→ **REQUIRED TASK**
Retype each record shown below, leaving every character as it is.

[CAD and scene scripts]
------------

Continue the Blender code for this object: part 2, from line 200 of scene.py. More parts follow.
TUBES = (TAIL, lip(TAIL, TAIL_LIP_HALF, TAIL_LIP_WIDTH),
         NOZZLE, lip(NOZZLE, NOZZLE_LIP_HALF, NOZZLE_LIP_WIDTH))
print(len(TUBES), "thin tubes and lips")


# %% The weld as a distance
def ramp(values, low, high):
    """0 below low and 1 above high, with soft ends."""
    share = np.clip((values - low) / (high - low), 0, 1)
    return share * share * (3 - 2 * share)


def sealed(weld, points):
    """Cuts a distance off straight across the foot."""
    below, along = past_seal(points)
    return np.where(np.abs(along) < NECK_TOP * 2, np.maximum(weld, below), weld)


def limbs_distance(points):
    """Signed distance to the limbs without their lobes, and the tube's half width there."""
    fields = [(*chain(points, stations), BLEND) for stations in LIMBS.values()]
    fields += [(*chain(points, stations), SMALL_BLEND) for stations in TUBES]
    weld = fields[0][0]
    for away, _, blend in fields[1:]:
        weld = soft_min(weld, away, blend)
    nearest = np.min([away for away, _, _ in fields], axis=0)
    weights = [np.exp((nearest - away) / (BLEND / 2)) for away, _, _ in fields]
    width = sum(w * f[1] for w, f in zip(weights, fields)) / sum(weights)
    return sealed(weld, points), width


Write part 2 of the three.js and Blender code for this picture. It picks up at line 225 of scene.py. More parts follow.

------------

→ **RESPONSE BELOW**
Continue the Blender code for this object: part 2, from line 200 of scene.py. More parts follow.
TUBES = (TAIL, lip(TAIL, TAIL_LIP_HALF, TAIL_LIP_WIDTH),
         NOZZLE, lip(NOZZLE, NOZZLE_LIP_HALF, NOZZLE_LIP_WIDTH))
print(len(TUBES), "thin tubes and lips")


# %% The weld as a distance
def ramp(values, low, high):
    """0 below low and 1 above high, with soft ends."""
    share = np.clip((values - low) / (high - low), 0, 1)
    return share * share * (3 - 2 * share)


def sealed(weld, points):
    """Cuts a distance off straight across the foot."""
    below, along = past_seal(points)
    return np.where(np.abs(along) < NECK_TOP * 2, np.maximum(weld, below), weld)


def limbs_distance(points):
    """Signed distance to the limbs without their lobes, and the tube's half width there."""
    fields = [(*chain(points, stations), BLEND) for stations in LIMBS.values()]
    fields += [(*chain(points, stations), SMALL_BLEND) for stations in TUBES]
    weld = fields[0][0]
    for away, _, blend in fields[1:]:
        weld = soft_min(weld, away, blend)
    nearest = np.min([away for away, _, _ in fields], axis=0)
    weights = [np.exp((nearest - away) / (BLEND / 2)) for away, _, _ in fields]
    width = sum(w * f[1] for w, f in zip(weights, fields)) / sum(weights)
    return sealed(weld, points), width


Write part 2 of the three.js and Blender code for this picture. It picks up at line 225 of scene.py. More parts follow.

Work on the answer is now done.